── Recorded information ──
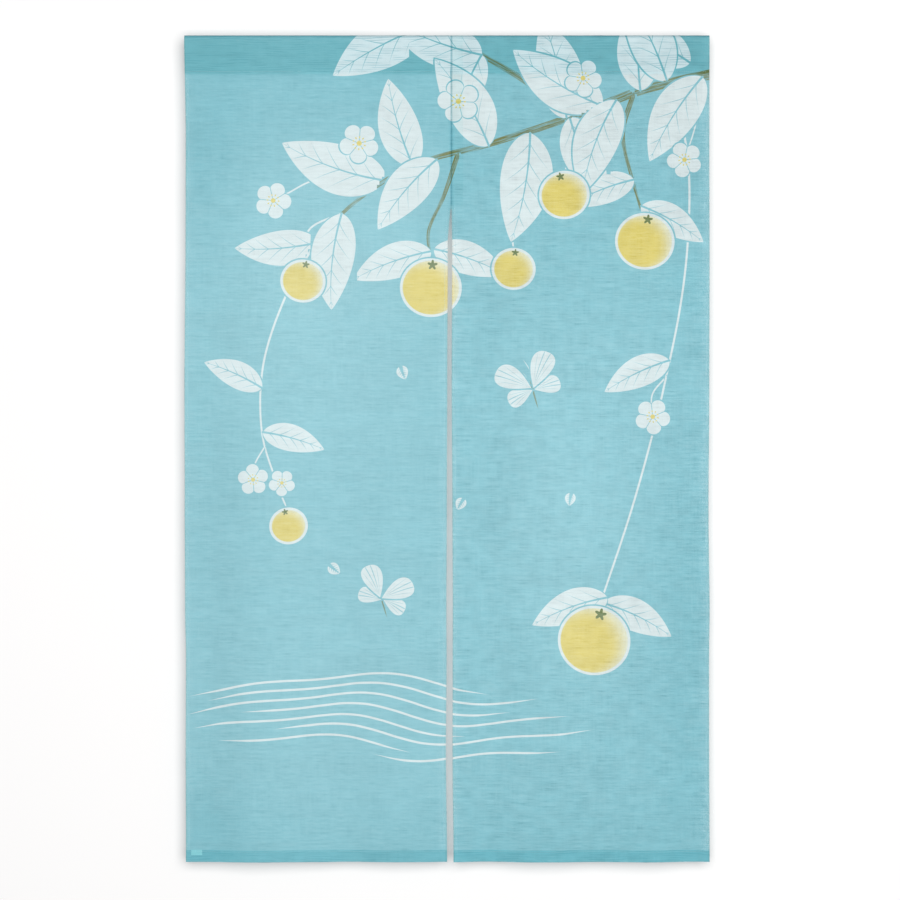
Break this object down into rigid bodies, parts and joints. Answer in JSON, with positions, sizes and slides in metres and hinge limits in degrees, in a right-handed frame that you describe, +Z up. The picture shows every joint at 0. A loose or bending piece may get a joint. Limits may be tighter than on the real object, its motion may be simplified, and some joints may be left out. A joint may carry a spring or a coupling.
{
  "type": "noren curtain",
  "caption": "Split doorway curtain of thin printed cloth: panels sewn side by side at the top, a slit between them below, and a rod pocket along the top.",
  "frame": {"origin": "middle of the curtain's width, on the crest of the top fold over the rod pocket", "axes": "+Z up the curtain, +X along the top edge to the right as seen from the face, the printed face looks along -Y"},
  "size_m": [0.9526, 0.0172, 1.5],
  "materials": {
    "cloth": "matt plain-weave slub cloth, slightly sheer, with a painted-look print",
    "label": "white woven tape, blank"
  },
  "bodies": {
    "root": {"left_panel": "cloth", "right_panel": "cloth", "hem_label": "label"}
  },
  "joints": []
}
───
◆ **To do**
Emit the full listing verbatim.

◆ **The reply**
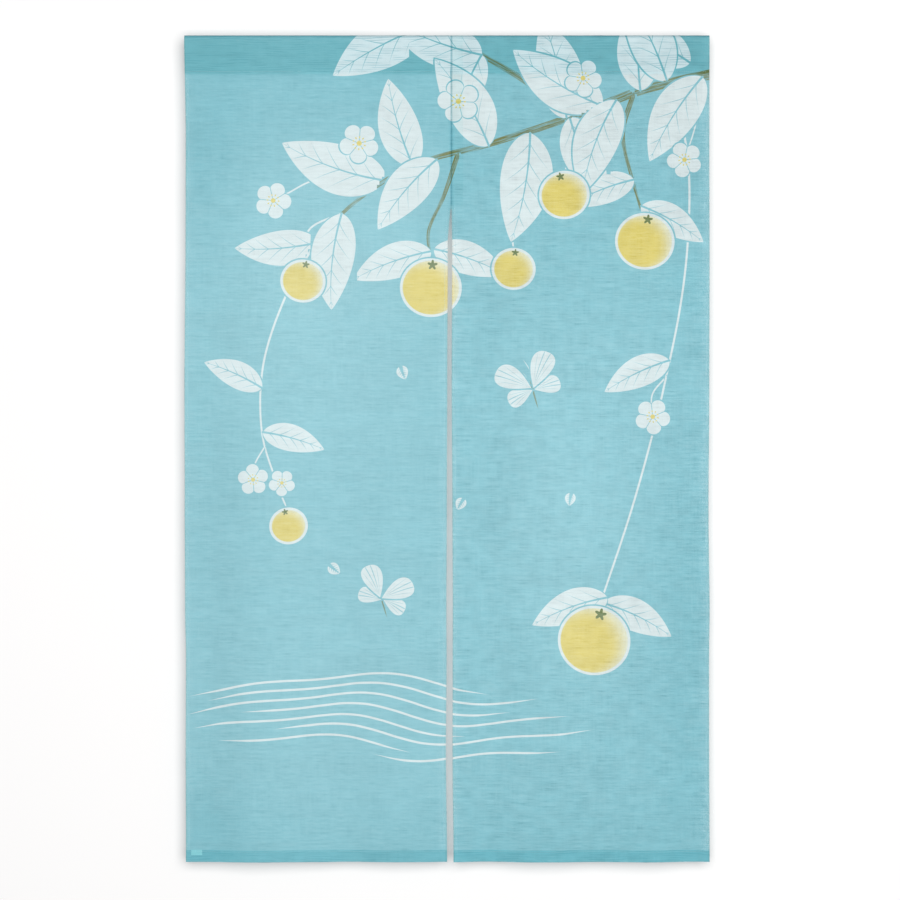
Break this object down into rigid bodies, parts and joints. Answer in JSON, with positions, sizes and slides in metres and hinge limits in degrees, in a right-handed frame that you describe, +Z up. The picture shows every joint at 0. A loose or bending piece may get a joint. Limits may be tighter than on the real object, its motion may be simplified, and some joints may be left out. A joint may carry a spring or a coupling.
{
  "type": "noren curtain",
  "caption": "Split doorway curtain of thin printed cloth: panels sewn side by side at the top, a slit between them below, and a rod pocket along the top.",
  "frame": {"origin": "middle of the curtain's width, on the crest of the top fold over the rod pocket", "axes": "+Z up the curtain, +X along the top edge to the right as seen from the face, the printed face looks along -Y"},
  "size_m": [0.9526, 0.0172, 1.5],
  "materials": {
    "cloth": "matt plain-weave slub cloth, slightly sheer, with a painted-look print",
    "label": "white woven tape, blank"
  },
  "bodies": {
    "root": {"left_panel": "cloth", "right_panel": "cloth", "hem_label": "label"}
  },
  "joints": []
}